Secondly, solar and other “renewable” sources of energy are poised for a rapid advance. Hydrocarbon advocates deny the chance of displacement, but it will happen quickly, because it eliminates much of the cause of global warming, provides more and better jobs and eliminates huge, long distance power lines.

Third, the financial scenarios for fracking  are uncertain. The price usually quoted for gas is the Henry Hub price. So what is that? It is a concentration point for gas moving east at Erath, Louisiana, where it interconnects with nine large transmission lines to pipe the gas on east. It serves as the source of figures used for gas price in the New York Stock Exchange and elsewhere. It is not the only transshipment point for gas, however. Marcellus gas is already in the East, and it goes through other hubs, being sold by one party to another.

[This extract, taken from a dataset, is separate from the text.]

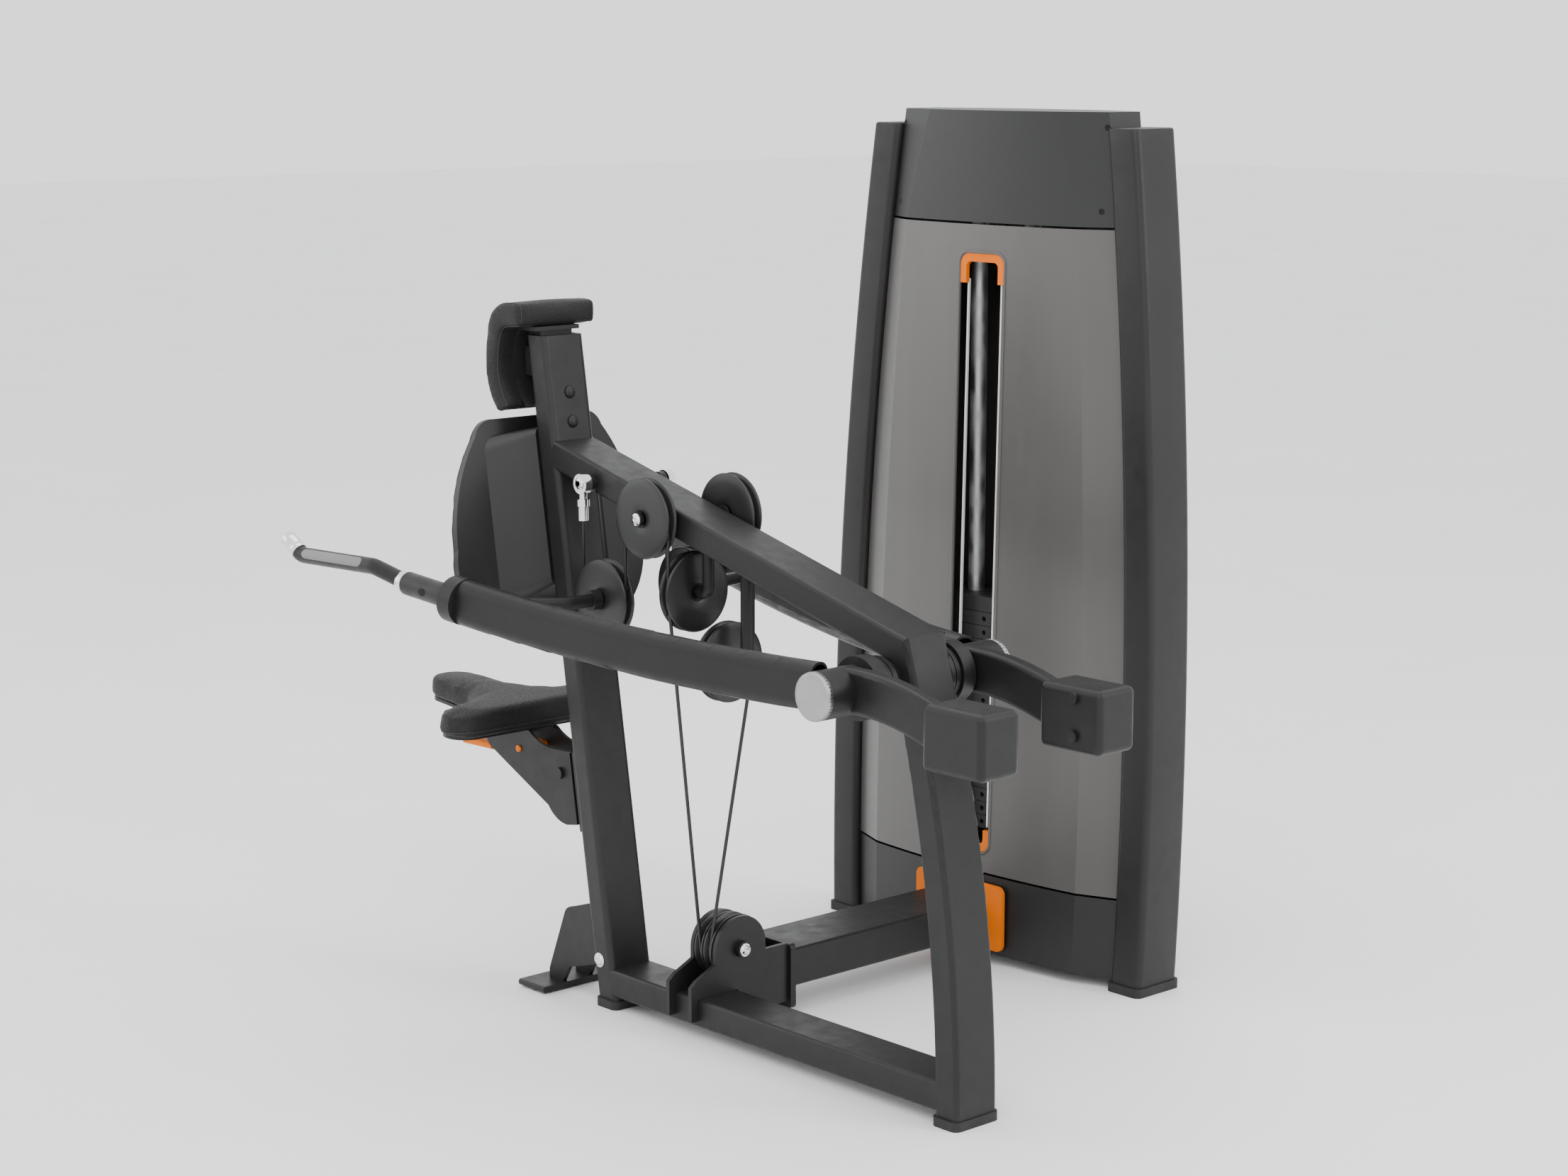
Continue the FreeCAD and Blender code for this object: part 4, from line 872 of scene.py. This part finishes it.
def build_hood_screws():
    """Four recessed screws in the side facets of the tower's hood, drawn as thin discs in painted
    shade.
    """
    hood = nodes["tower_hood"]
    low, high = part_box("tower_hood")
    middle_x = (low.x + high.x) / 2
    for side in (-1, 1):
        for level, z in HOOD_SCREW_LEVELS:
            x = middle_x + side * (high.x - middle_x) * HOOD_SCREW_OUT
            start = Vector((x, low.y - 0.1, z))
            hit, at, normal, _ = hood.ray_cast(start, Vector(Y_AXIS))
            if not hit:
                raise RuntimeError("hood screw has nothing to sit on")
            name = f"hood_screw_{'left' if side < 0 else 'right'}_{level}"
            # Painted shade stands in for each screw's recess.
            bolt(name, at - normal * 0.0002, normal, "painted_shade_bore", "root", 0.62, RECESS)


def build_slot_lip():
    """A rolled lip round the tower's slot, laid on the front shroud."""
    shroud = nodes["tower_front_shroud"]
    low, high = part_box("slot_trim")
    low_x, high_x = low.x - LIP_GAP, high.x + LIP_GAP
    low_z, high_z = low.z - LIP_GAP, high.z + LIP_GAP
    r = LIP_CORNER
    corners = [(high_x - r, high_z - r, 0), (low_x + r, high_z - r, 90),
               (low_x + r, low_z + r, 180), (high_x - r, low_z + r, 270)]
    outline = []
    for x, z, start in corners:
        arc = [math.radians(start + 90 * k / 8) for k in range(9)]
        outline += [(x + r * math.cos(a), z + r * math.sin(a)) for a in arc]
    path = []
    for k, (x, z) in enumerate(outline):
        nx, nz = outline[(k + 1) % len(outline)]
        count = max(1, round(math.hypot(nx - x, nz - z) / LIP_STEP))
        path += [(x + (nx - x) * j / count, z + (nz - z) * j / count) for j in range(count)]
    points = []
    for x, z in path:
        hit, at, _, _ = shroud.ray_cast(Vector((x, low.y - 0.2, z)), Vector(Y_AXIS))
        if hit:
            points.append(at)
    bm = bmesh.new()
    ring_into(bm, points, LIP_R, 10)
    new_piece("slot_lip", bm, "shroud_paint", "root")


def build_slot_strips():
    """The pale strips down the slot's sides: the CAD's strips, made narrower and moved out."""
    cad_x, strip_x, narrowing = 0.0365, 0.0405, 0.3
    low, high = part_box("slot_trim")
    centre = (low.x + high.x) / 2
    bm = bmesh.new()
    bm.from_mesh(nodes["slot_light_strips"].data)
    for v in bm.verts:
        side = math.copysign(1, v.co.x - centre)
        inner = v.co.x - centre - side * cad_x
        v.co.x = centre + side * strip_x + inner * narrowing
    strips = new_piece("slot_side_strips", bm, "light_strip", "root", False)
    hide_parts("slot_light_strips")


def build_tower_columns():
    """The tower's two bowed uprights as smooth sweeps, with a closed and softened top."""
    tower_x = (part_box("tower_column_left")[0].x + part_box("tower_column_right")[1].x) / 2
    foot_y = middle("tower_plinth").y - TOWER_LEAN * middle("tower_plinth").z
    for side, name in ((-1, "tower_column_left"), (1, "tower_column_right")):
        low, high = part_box(name)
        rise = high.z - 0.004 - low.z
        rings = [(low.z + rise * k / COLUMN_LEVELS, 0.0) for k in range(COLUMN_LEVELS + 1)]
        rings += [(high.z - 0.0015, 0.0007), (high.z, 0.0035)]
        bm = bmesh.new()
        loops = []
        for z, inset in rings:
            half = HALF_AT_FOOT + WIDENING * z - BOWING * z * z
            slope = WIDENING - 2 * BOWING * z
            x = tower_x + side * (half - COLUMN_HALF_W)
            y = foot_y + TOWER_LEAN * z
            wide = COLUMN_HALF_W * math.sqrt(1 + slope * slope) - inset
            outline = rounded_ring(wide, COLUMN_HALF_D - inset, COLUMN_CORNER - inset)
            loops.append([bm.verts.new((x + u, y + v, z)) for u, v in outline])
        for a, b in zip(loops, loops[1:]):
            skin(bm, a, b)
        bm.faces.new(list(reversed(loops[0])))
        bm.faces.new(loops[-1])
        piece = new_piece(f"{name}_sweep", bm, "tower_paint", "root")
        soften(piece)
        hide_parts(name)


def build_fittings():
    build_pulleys("near", -1)
    build_pulleys("far", 1)
    base = middle("base_pulleys")
    offset = Vector((BASE_BOLT_X, 0, 0))
    bolt("base_axle_bolt", base + offset, X_AXIS, "chrome", "root", 0.9)
    bolt("base_axle_nut", base - offset, (-1, 0, 0), "chrome", "root", 0.9)
    build_frame_bolts()
    build_hood_screws()
    build_slot_lip()
    build_slot_strips()
    build_tower_columns()


# ---- assembly ---------------------------------------------------------------------------------
paint_cad()
build_pads()
build_cables()
build_arm_details()
build_fittings()
build_studio()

It’s not just need to pay off debt that forces companies to keep drilling, see here.

Experts are saying the pipelines are needed for transport to markets, but the real objective is to export liquid natural gas. The cost of liquefaction, onloading and cross sea transport, with regasification is needed in addition to the higher cost of fracking.  American businesses will have to compete with foreign countries for gas markets. Your cost may be the price in China, less what it takes to get it over there.

Then there is what I have referred to as the “White elephant in the room,’” i.e. global warming. Can economics drive us over the climate cliff, like in the movie “Thelma and Louise”?

The fact is that fracking is investment driven, not production drawn. Those who put the money together to capitalize the industry take theirs off the top, and they have the means to get publicity and influence legislation. Plenty of money is available to the producing companies, and they spread it around liberally to the benefit of their activities.

Like they said in pirate days, “Devil take the hindmost!”